Being a good code reviewer is a skill that sometimes only experience can build. I was asked once from a young engineer about why he could not come up with same code review findings that I uncovered, and unfortunately I did not have a magic bullet to offer. I did, however, advise that that I had been doing code reviews for many years. And so do not take it harshly if your early reviews are not as great as they can be.

Usual Pitfalls

The natural instincts of a developer may lead to:

  • Developer to defend their code

  • Developer to think that others' are attacking the code

  • Developer to assume that others' are not smart enough

Think Positively

Code reviews provide un-biased feedback. When a developer designs code, there is a natural progression to the developer being biased by their own code. So taking the feedback very positively is going to help improve the code. Sure, it will take a little bit of effort to make changes and turn things around, but it would be worthwhile.

If there is code review feedback, then there is definitely something you as a developer can improve, and improvement should never be a debate. Try to give in most of the time because ultimately it will help improve your own code.

Tips

  • Digest all the feedback

    • Do not react immediately

    • Read all of the comments once, and take a break

  • Try the 80/20 rule

    • Try to address 80% of the code review comments, and defend 20% (with good reasons)

    • It is much easier to say resolved rather than argue and go back and forth

  • Review in person

    • Sometimes people do not communicate well over written speech

    • And generally, people are much more comfortable discussing things in person

  • Address all feedback with comments like addressed or fixed or not going to address because ..., as opposed to just using the resolve feature on GitLab. This way, the code reviewer knows that their feedback has been addressed, and what action was taken.

Become a Good Code Reviewer

As important it is to get reviews on your own code, it is equally important to leave feedback for others. Unfortunately, being a good code reviewer can take some time, and it is an acquired skill. You can create a plan, and participate in more and more code reviews to become good at it.

  • Begin to look at open Merge Requests (or Pull Requests)

    • Ask developers to add you to relevant reviews

    • Be pro-active to spot reviews that are relevant to you, such as simply having the knowledge of a particular language

  • Begin to leave feedback

    • Even if the feedback is naive, start by leaving some comments and get away from shyness

Once you get over the hesitation of leaving feedback, you will learn to acquire the important skill of being a good code reviewer. You may experience going through the following:

  • Initial feedback may be minor things, such as:

    • Choice of variable names

    • Code format issues

  • Eventually, you will migrate to:

    • Spotting design issues

    • Providing better implementation choices

Code Review Categories

  • Is the intent of the API at the header file clear?

  • Functions

    • Should be small

    • Code should be modular

    • Does the function name match the actual code of the function?

  • Module review

    • Can the module be broken up?

    • Any duplicated code? (DRY violation)

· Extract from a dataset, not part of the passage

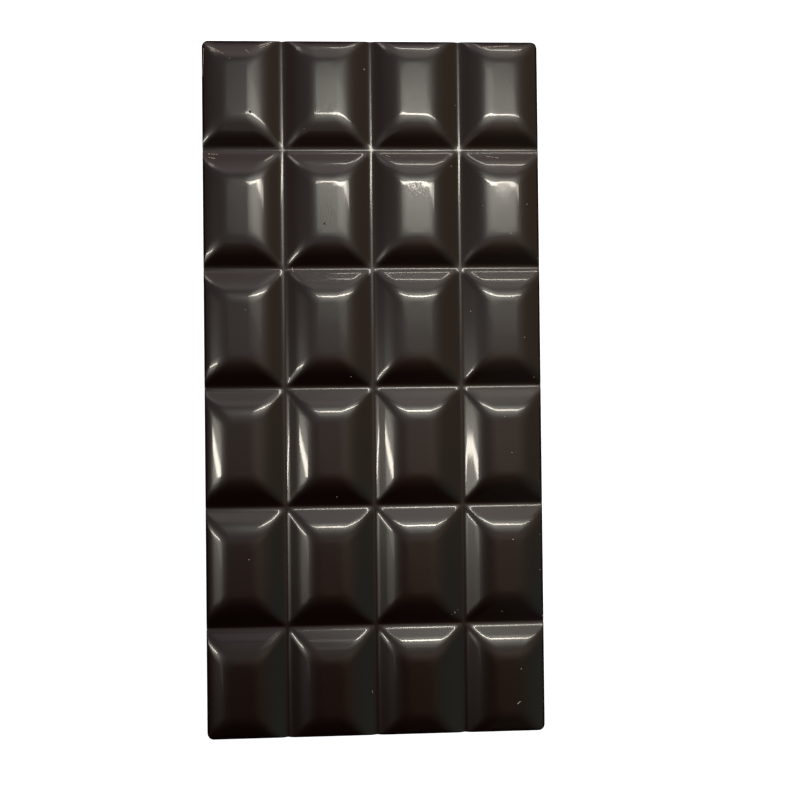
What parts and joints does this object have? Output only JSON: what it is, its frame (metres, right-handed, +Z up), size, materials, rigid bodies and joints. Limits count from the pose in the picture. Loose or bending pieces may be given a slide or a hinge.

    • Can we re-use any existing code?

  • Unit-test review

    • One type of test per test function

    • Minimal “setup”, and maximum code-reuse

Code Approval's Responsibility

Beyond the code author, there is an inherent responsibility of domain owners to ensure that the code review objectives are met prior to giving approval. Also, do not forget the Sibros' steps to writing quality software.

  • Requirements assessment and updating or adding appropriate requirement

    • Did we really build what we wanted?

    • Have the requirements been updated?

  • Review design and API interface

    • Is the header file or class interfaces correct?

    • Is there any possible memory leak or an awkward code interface?

  • Review the code

    • Stylistic changes should not be the focus, although you should point that out

    • Does the code address the requirements?

    • Is the code expressive and otherwise follows the coding standards?

  • Review the unit-test code

    • Do the tests hit the requirement?

    • Do they leave a quality barrier behind in case someone alters the API interface being added?